_RECORD LIST_:

-- Start --

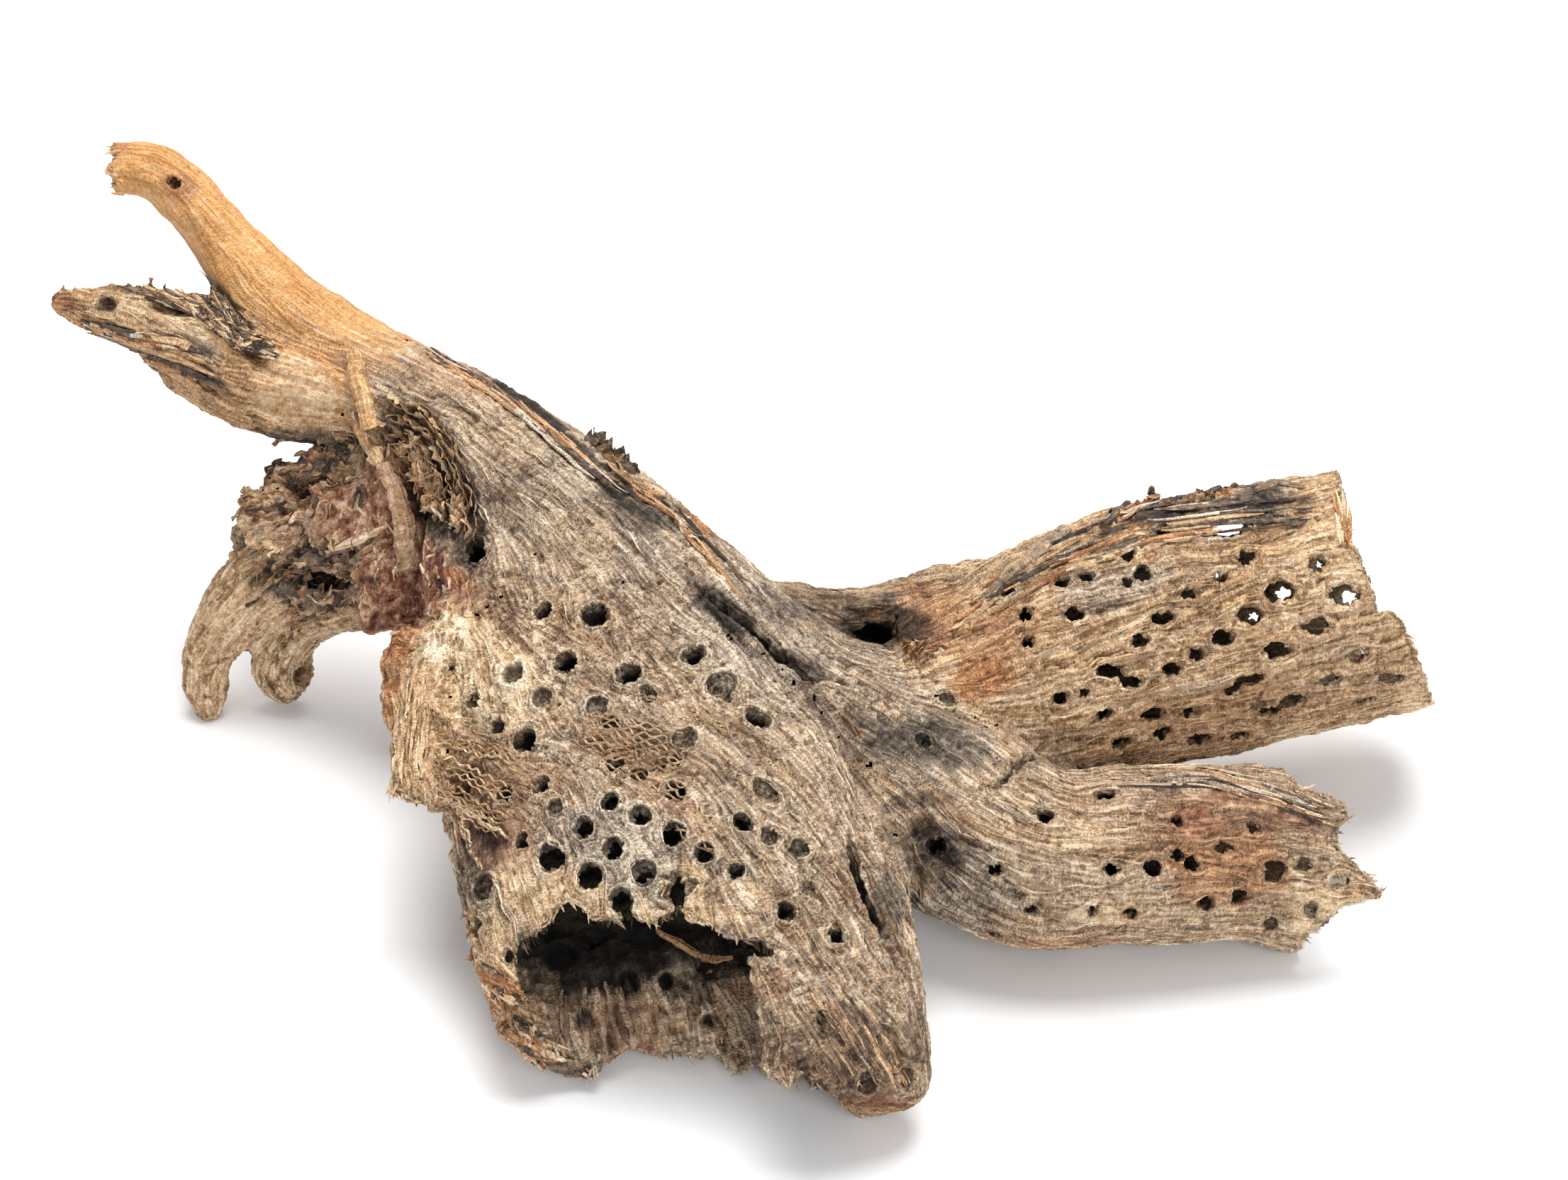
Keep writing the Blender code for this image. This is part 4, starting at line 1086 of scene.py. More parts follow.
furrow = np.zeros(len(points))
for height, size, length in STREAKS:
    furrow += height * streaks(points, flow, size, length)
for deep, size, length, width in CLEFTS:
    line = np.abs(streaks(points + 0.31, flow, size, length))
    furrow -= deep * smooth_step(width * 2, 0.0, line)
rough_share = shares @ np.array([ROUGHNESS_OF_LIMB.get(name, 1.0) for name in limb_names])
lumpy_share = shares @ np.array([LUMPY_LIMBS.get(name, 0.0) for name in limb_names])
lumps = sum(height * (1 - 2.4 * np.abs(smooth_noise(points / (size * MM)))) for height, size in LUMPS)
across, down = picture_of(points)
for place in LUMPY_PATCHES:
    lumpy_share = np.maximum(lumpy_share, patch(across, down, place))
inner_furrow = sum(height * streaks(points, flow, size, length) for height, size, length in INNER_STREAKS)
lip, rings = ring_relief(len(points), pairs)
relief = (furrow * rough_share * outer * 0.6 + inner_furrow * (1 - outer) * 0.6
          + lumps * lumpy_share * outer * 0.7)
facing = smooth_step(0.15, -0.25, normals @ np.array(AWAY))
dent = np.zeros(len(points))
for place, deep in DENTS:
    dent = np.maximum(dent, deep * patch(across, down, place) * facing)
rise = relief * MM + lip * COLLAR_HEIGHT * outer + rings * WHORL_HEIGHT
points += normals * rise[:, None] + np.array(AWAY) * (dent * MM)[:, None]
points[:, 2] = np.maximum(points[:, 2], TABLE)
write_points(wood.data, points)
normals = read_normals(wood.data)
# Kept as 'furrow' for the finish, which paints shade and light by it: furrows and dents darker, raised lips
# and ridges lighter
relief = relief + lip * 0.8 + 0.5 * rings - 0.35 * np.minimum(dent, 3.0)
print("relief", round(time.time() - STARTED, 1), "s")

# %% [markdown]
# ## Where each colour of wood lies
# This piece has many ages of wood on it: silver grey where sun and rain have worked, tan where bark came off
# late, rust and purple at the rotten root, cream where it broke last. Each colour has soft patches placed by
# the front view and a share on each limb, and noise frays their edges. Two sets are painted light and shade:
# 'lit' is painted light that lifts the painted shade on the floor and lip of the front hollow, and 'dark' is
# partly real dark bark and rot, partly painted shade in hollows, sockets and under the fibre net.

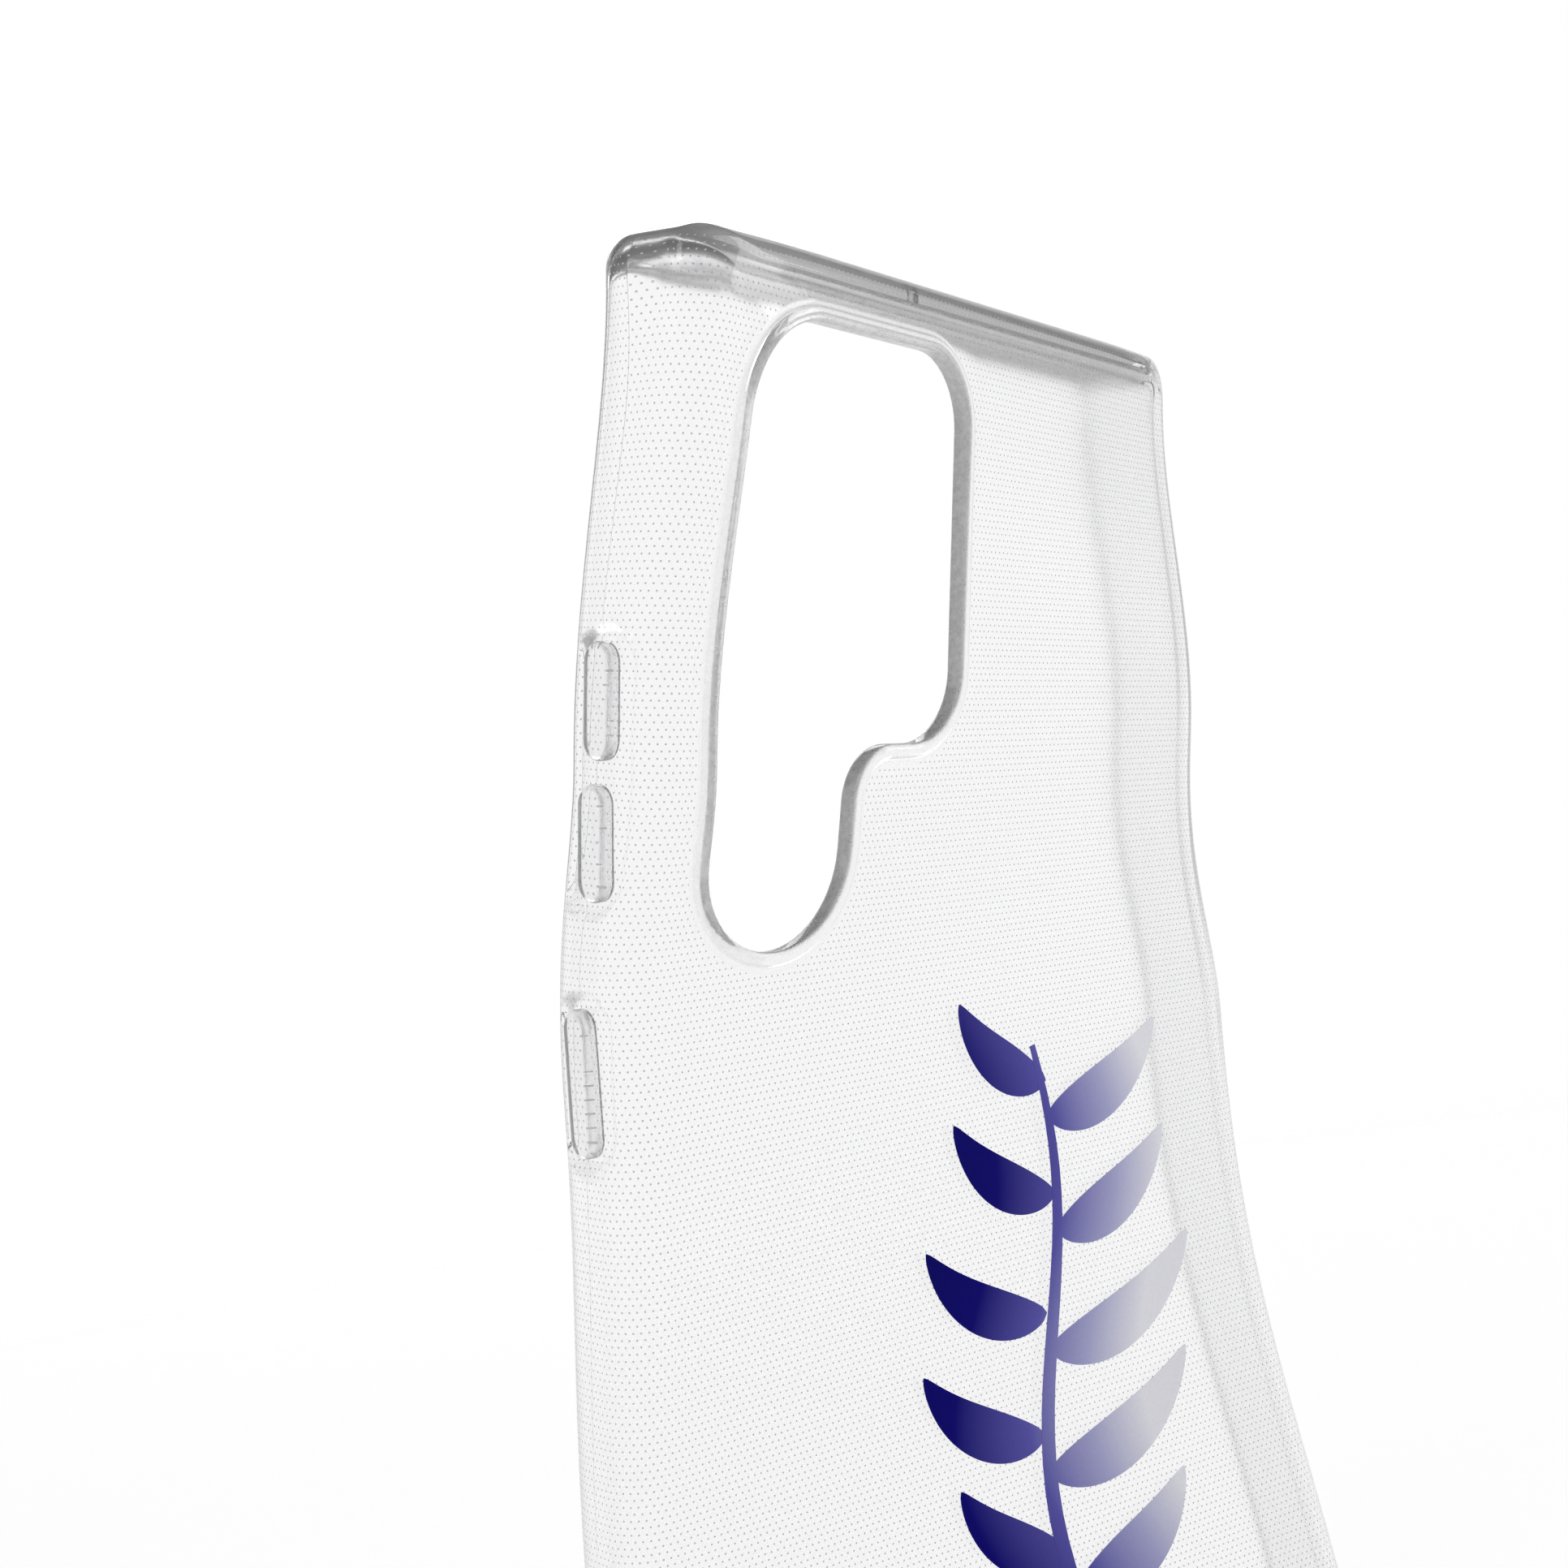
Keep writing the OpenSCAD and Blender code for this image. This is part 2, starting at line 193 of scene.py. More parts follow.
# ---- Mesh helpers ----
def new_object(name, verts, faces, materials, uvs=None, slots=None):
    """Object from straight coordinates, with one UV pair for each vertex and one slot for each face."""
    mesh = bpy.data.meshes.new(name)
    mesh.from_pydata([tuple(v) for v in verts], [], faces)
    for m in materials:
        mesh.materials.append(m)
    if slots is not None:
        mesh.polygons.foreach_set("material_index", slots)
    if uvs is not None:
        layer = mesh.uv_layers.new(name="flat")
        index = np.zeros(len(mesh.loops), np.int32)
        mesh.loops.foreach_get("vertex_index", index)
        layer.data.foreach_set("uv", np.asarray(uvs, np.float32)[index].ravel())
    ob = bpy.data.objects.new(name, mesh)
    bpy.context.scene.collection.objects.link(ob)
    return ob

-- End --

Write out every line of the material again, exactly as it reads.

_OUTPUT FOR THIS EXERCISE_:
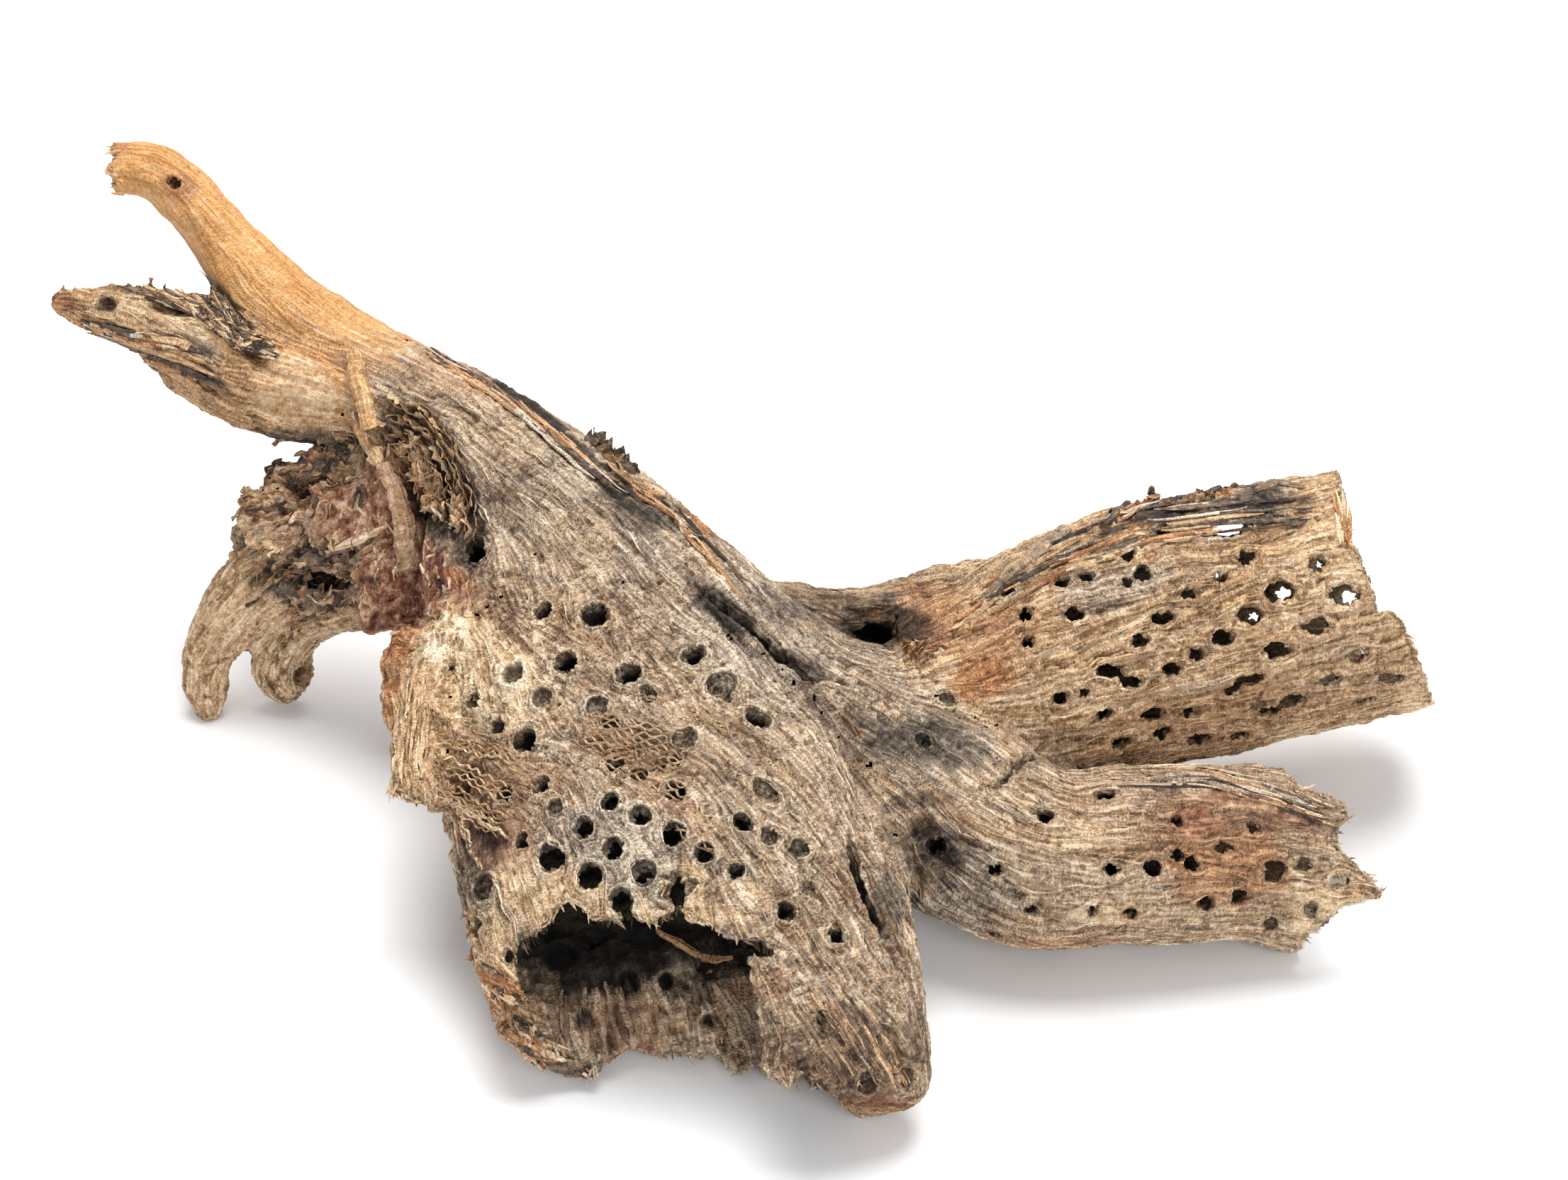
Keep writing the Blender code for this image. This is part 4, starting at line 1086 of scene.py. More parts follow.
furrow = np.zeros(len(points))
for height, size, length in STREAKS:
    furrow += height * streaks(points, flow, size, length)
for deep, size, length, width in CLEFTS:
    line = np.abs(streaks(points + 0.31, flow, size, length))
    furrow -= deep * smooth_step(width * 2, 0.0, line)
rough_share = shares @ np.array([ROUGHNESS_OF_LIMB.get(name, 1.0) for name in limb_names])
lumpy_share = shares @ np.array([LUMPY_LIMBS.get(name, 0.0) for name in limb_names])
lumps = sum(height * (1 - 2.4 * np.abs(smooth_noise(points / (size * MM)))) for height, size in LUMPS)
across, down = picture_of(points)
for place in LUMPY_PATCHES:
    lumpy_share = np.maximum(lumpy_share, patch(across, down, place))
inner_furrow = sum(height * streaks(points, flow, size, length) for height, size, length in INNER_STREAKS)
lip, rings = ring_relief(len(points), pairs)
relief = (furrow * rough_share * outer * 0.6 + inner_furrow * (1 - outer) * 0.6
          + lumps * lumpy_share * outer * 0.7)
facing = smooth_step(0.15, -0.25, normals @ np.array(AWAY))
dent = np.zeros(len(points))
for place, deep in DENTS:
    dent = np.maximum(dent, deep * patch(across, down, place) * facing)
rise = relief * MM + lip * COLLAR_HEIGHT * outer + rings * WHORL_HEIGHT
points += normals * rise[:, None] + np.array(AWAY) * (dent * MM)[:, None]
points[:, 2] = np.maximum(points[:, 2], TABLE)
write_points(wood.data, points)
normals = read_normals(wood.data)
# Kept as 'furrow' for the finish, which paints shade and light by it: furrows and dents darker, raised lips
# and ridges lighter
relief = relief + lip * 0.8 + 0.5 * rings - 0.35 * np.minimum(dent, 3.0)
print("relief", round(time.time() - STARTED, 1), "s")

# %% [markdown]
# ## Where each colour of wood lies
# This piece has many ages of wood on it: silver grey where sun and rain have worked, tan where bark came off
# late, rust and purple at the rotten root, cream where it broke last. Each colour has soft patches placed by
# the front view and a share on each limb, and noise frays their edges. Two sets are painted light and shade:
# 'lit' is painted light that lifts the painted shade on the floor and lip of the front hollow, and 'dark' is
# partly real dark bark and rot, partly painted shade in hollows, sockets and under the fibre net.

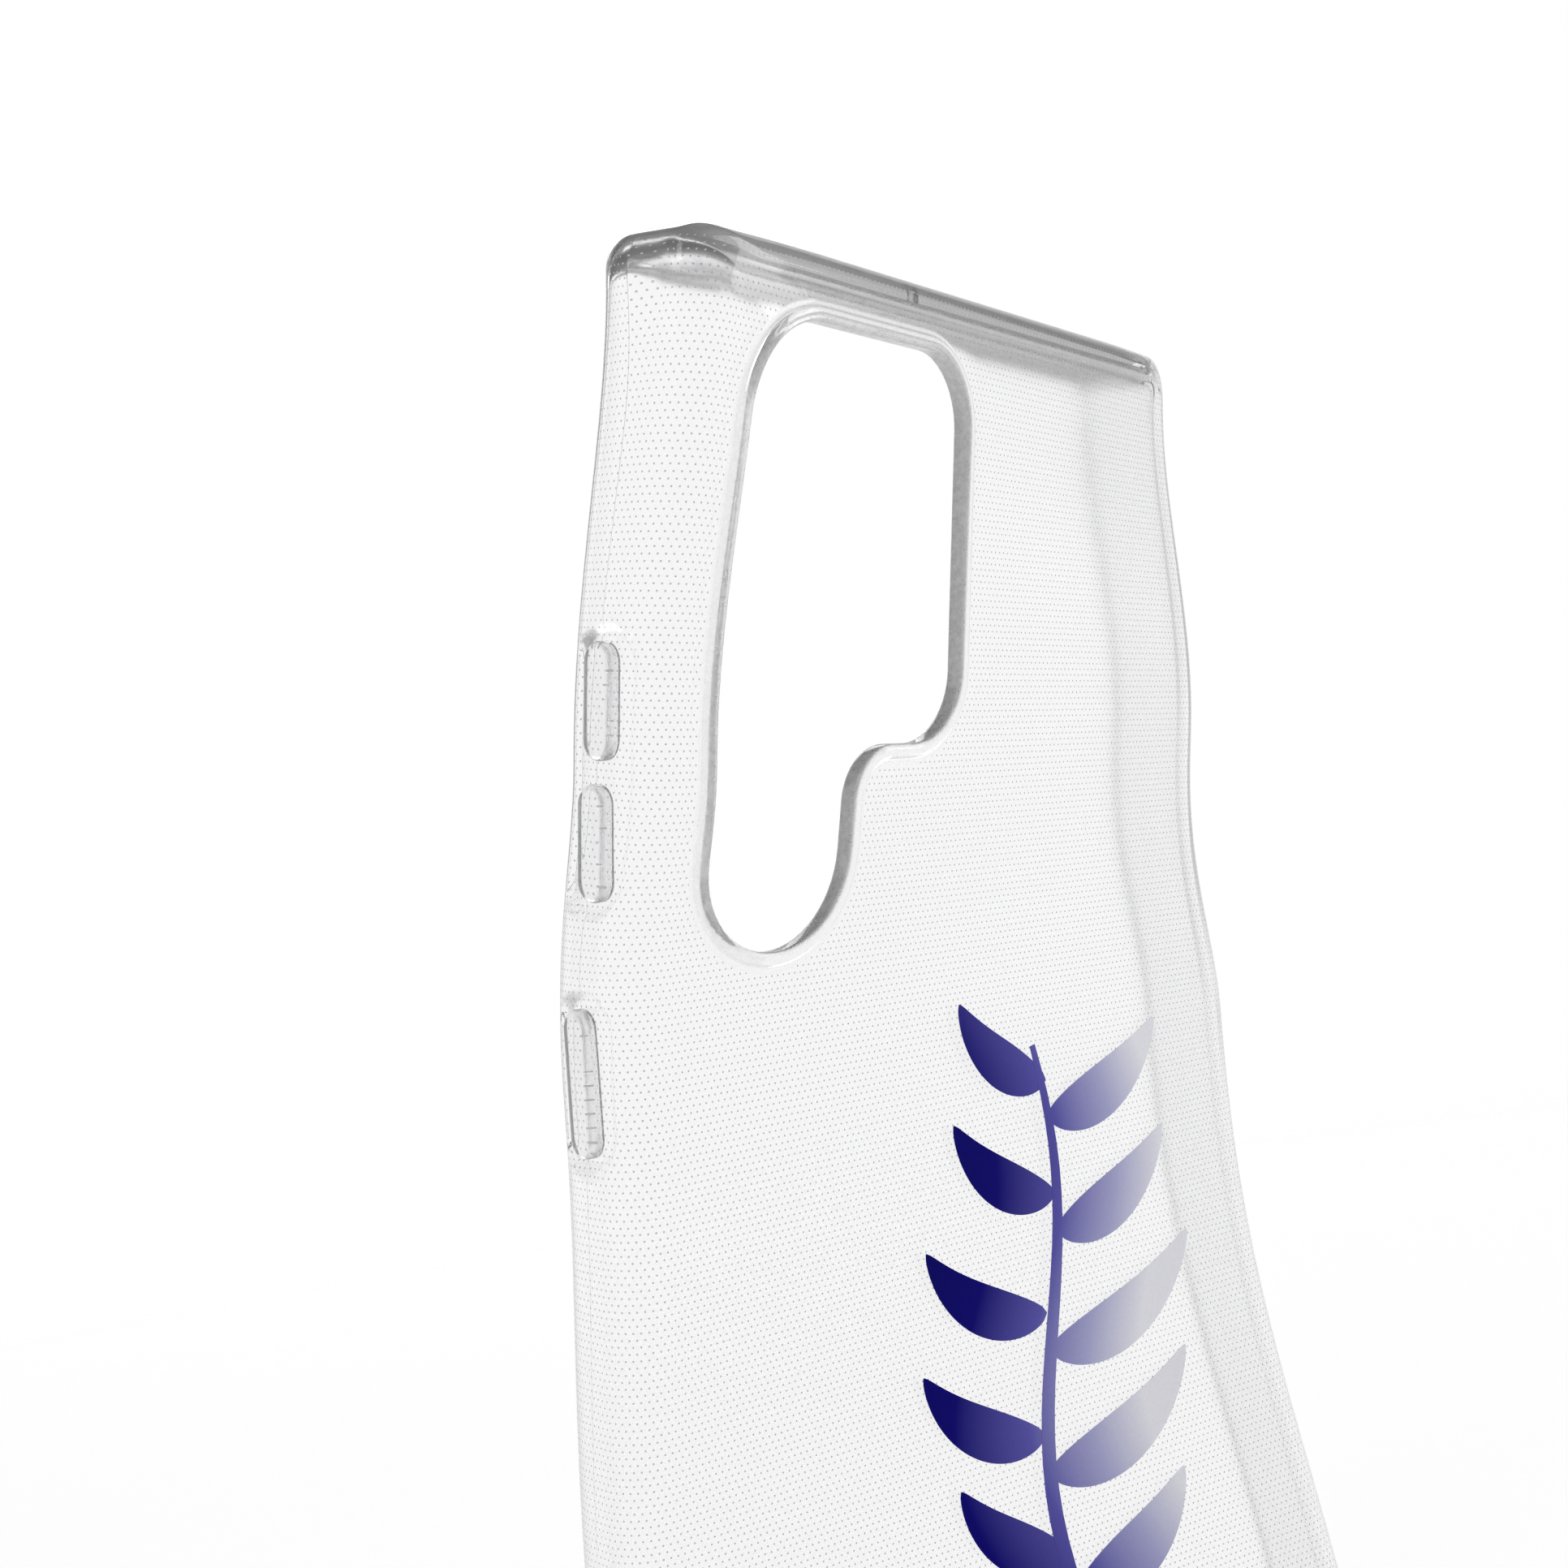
Keep writing the OpenSCAD and Blender code for this image. This is part 2, starting at line 193 of scene.py. More parts follow.
# ---- Mesh helpers ----
def new_object(name, verts, faces, materials, uvs=None, slots=None):
    """Object from straight coordinates, with one UV pair for each vertex and one slot for each face."""
    mesh = bpy.data.meshes.new(name)
    mesh.from_pydata([tuple(v) for v in verts], [], faces)
    for m in materials:
        mesh.materials.append(m)
    if slots is not None:
        mesh.polygons.foreach_set("material_index", slots)
    if uvs is not None:
        layer = mesh.uv_layers.new(name="flat")
        index = np.zeros(len(mesh.loops), np.int32)
        mesh.loops.foreach_get("vertex_index", index)
        layer.data.foreach_set("uv", np.asarray(uvs, np.float32)[index].ravel())
    ob = bpy.data.objects.new(name, mesh)
    bpy.context.scene.collection.objects.link(ob)
    return ob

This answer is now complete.